As usual, there are spirituals which anticipate the arrival of liberation theology ("Didn't My Lord Deliver Daniel", "Go Down Moses" and "Jacob's Ladder"), the labour anthem "Joe Hill" and Robeson's signature song, "Ol' Man River". Jerome Kern wrote the song for Robeson but, characteristically, Robeson changed the despondent final lyrics "I'm tired of living but scared of dying" to "I won't stop fighting until I'm dying".

In 1953, 1956 and 1957, the south Wales miners invited Robeson to their annual Eisteddfod. He was not able to circumvent the government travel ban until the laying of a transatlantic telephone cable.

The Welsh Transatlantic Concert is a moving listening experience. There is an extraordinary intimacy as Robeson speaks and sings for his beloved Welsh comrades.
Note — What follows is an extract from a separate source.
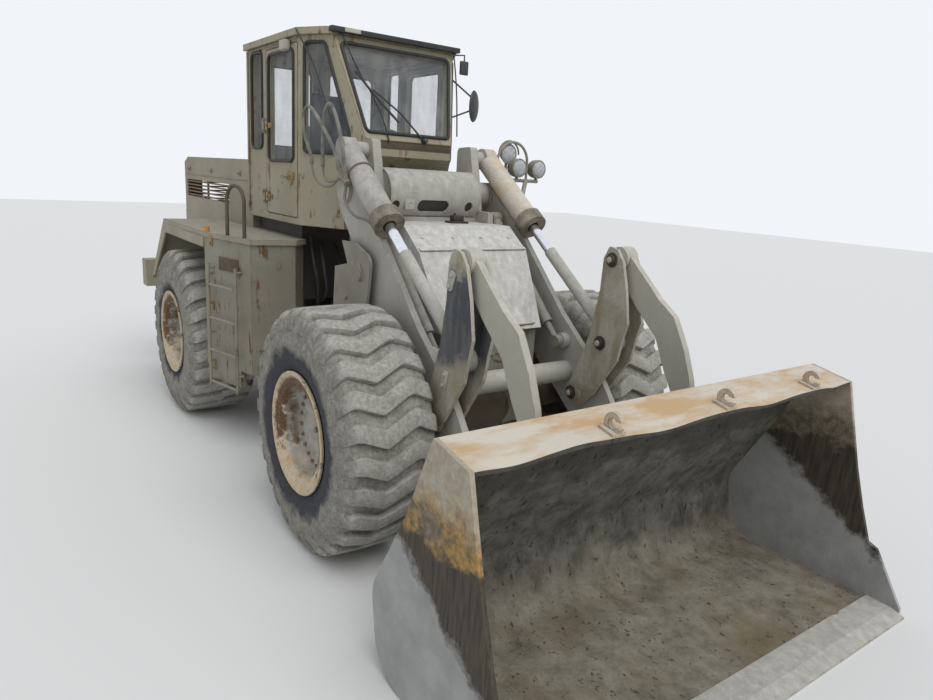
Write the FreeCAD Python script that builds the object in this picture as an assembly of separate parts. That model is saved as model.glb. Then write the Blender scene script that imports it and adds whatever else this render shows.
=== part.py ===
import FreeCAD, Part
import math
import os

# Articulated wheel loader with its bucket lowered to the ground, +X forwards and +Z up, in millimetres.
# Lengths along X are written from the steering pivot, midway between the axles, and the finished
# pieces are moved so that the origin lies on the ground under the middle of the whole machine.

V = FreeCAD.Vector

# Wheels
AXLE_X = 1650.0
AXLE_Z = 840.0
TYRE_R = 840.0
TYRE_WIDTH = 675.0
TYRE_Y = 1102.5
LUG_DEPTH = 42.0
RIM_BARREL_R = 318.0
RIM_FLANGE_R = 402.0
RIM_SHEET = 16.0
RIM_DISC = 26.0
RIM_DISC_Y = 90.0
HUB_R = 205.0
HUB_OUT = 70.0
HUB_IN = 110.0
RUN_GAP = 0.3

# Axles
AXLE_TUBE_R = 112.0
DIFF_R = 225.0
DIFF_HALF = 190.0
DRIVE_SHAFT_R = 45.0

# Steering hinge
STEER_PIN_R = 45.0
EAR_R = 125.0
TONGUE_LEVELS = (640.0, 1290.0)
TONGUE_T = 70.0
EAR_T = 40.0
EAR_GAP = 0.5

# Rear frame
REAR_RAIL_Y = 360.0
REAR_RAIL_T = 60.0
REAR_FACE_X = -400.0
REAR_END_X = -3550.0
RAIL_BOTTOM_Z = 600.0
RAIL_TOP_Z = 1400.0
TAIL_X = -3790.0
TAIL_HALF = 1250.0
TAIL_BOTTOM_Z = 1000.0
TAIL_TOP_Z = 1330.0
TAIL_LOW_Z = 860.0

TAIL_DEPTH = 210.0
TAIL_STEP = 40.0
RECESS_IN = 120.0
RECESS_HALF = 130.0
CLEVIS_Z = (985.0, 1085.0)
CLEVIS_T = 30.0
CLEVIS_R = 14.0
CLEVIS_IN = 22.0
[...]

The highlight is a rendition of "All Men are Brothers", set to a theme from Beethoven's 9th Symphony, which sums up Robeson's passion and hope for humanity. "March beside me, oh my brother", he sings. "All for one and one for all."

The Treorchy Male Voice Choir responds to him with a beautiful performance of "Y Deln Aur" (The Golden Harp) before the entire 5000 audience reaches across the Atlantic with "We'll Keep a Welcome in the Hillside".
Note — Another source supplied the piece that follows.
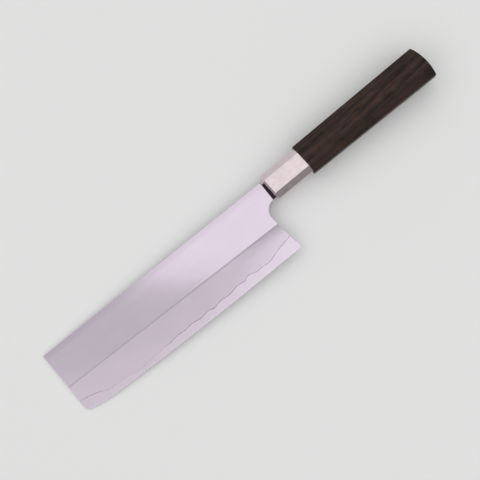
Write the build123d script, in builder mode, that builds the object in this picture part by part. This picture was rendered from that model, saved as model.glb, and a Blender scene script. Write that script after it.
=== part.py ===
from build123d import *
from math import asin, atan, cos, degrees, radians, sin, sqrt, tan
import os

# Nakiri knife lying on its right side.
# X runs from the tip to the butt along the spine, Y from the edge to the spine,
# Z out of the left side of the blade. The origin is on the axis of the handle,
# in the plane of the ferrule's front face, half way through the blade.

# Blade outline, in millimetres, depths measured down from the spine
edge_length = 165.0
heel_setback = 6.3
spine_rise = 6.3
heel_depth = 46.3
edge_bow = 0.9
edge_rise = 0.57
belly_length = 24.0
belly_lift = 3.35
tip_lean = 1.15
tip_corner_radius = 4.0
heel_lean = 3.75
heel_hollow = 0.48
choil_radius = 7.5
neck_depth = 13.25
shoulder_gap = 1.65
shoulder_bow = 0.4

# Blade thickness and grind
spine_thickness_at_heel = 3.2
spine_thickness_at_tip = 1.9
flat_taper = 0.3
bevel_line_depth_at_heel = 26.45
bevel_line_depth_at_tip = 24.0
bevel_foot_thickness = 0.3
bevel_belly_at_heel = 0.12
bevel_belly_at_tip = 0.06
edge_land = 0.08
edge_angle = 15.0
spine_easing = 0.25

# Lamination: height of the bared core above the lowest point of the edge.
# Each pair is a share of the edge length from the heel, and of that height.
bared_height = 5.0
left_line_shares = (
    (0.000, 2.01), (0.040, 1.80), (0.065, 1.61), (0.090, 1.41), (0.115, 1.15), (0.130, 1.05),
    (0.160, 1.15), (0.185, 1.09), (0.205, 1.30), (0.228, 1.33), (0.242, 1.12), (0.265, 1.23),
    (0.310, 1.03), (0.362, 1.08), (0.380, 0.97), (0.393, 0.85), (0.410, 1.04), (0.435, 1.01),
    (0.465, 0.95), (0.487, 1.09), (0.530, 0.99), (0.570, 1.07), (0.606, 0.91), (0.630, 1.01),
    (0.656, 0.83), (0.674, 0.91), (0.694, 0.80), (0.710, 0.74), (0.730, 0.68), (0.757, 0.71),
    (0.800, 0.95), (0.858, 1.07), (0.888, 1.22), (0.912, 1.58), (0.932, 1.81), (0.962, 2.05),
    (1.000, 2.25),
)
right_line_shares = (
    (0.000, 1.77), (0.032, 1.67), (0.060, 1.35), (0.082, 1.29), (0.108, 1.39), (0.135, 1.17),
    (0.158, 0.99), (0.180, 1.05), (0.212, 0.93), (0.240, 1.11), (0.262, 1.15), (0.284, 0.97),
    (0.318, 1.01), (0.342, 1.21), (0.360, 1.23), (0.384, 1.03), (0.420, 0.97), (0.446, 1.09),
    (0.474, 0.91), (0.502, 0.99), (0.536, 1.15), (0.560, 1.11), (0.582, 0.89), (0.616, 0.95),
    (0.648, 1.05), (0.672, 0.89), (0.700, 0.99), (0.734, 1.17), (0.760, 1.13), (0.790, 0.93),
    (0.826, 1.01), (0.860, 1.25), (0.884, 1.31), (0.914, 1.53), (0.944, 1.93), (0.972, 2.03),
    (1.000, 2.11),
)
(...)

Robeson regained his passport in 1958 and toured again. He was the first artist to perform at the Sydney Opera House, singing to the construction workers there in 1969. He died in 1976.

A Paul Robeson centennial committee in the US is trying to get a commemorative stamp issued this year to celebrate the 100th anniversary of his birth. Robeson certainly deserves it; whether the US deserves it is another question.

These two CDS are wonderful, significant historical records of working class internationalism. More than that, they capture the example of Robeson's life. Let our memorial to him be a world purged of racism and oppression, where, as Robeson said: "People everywhere shall sing the songs of peace and brotherhood, the songs of human triumph."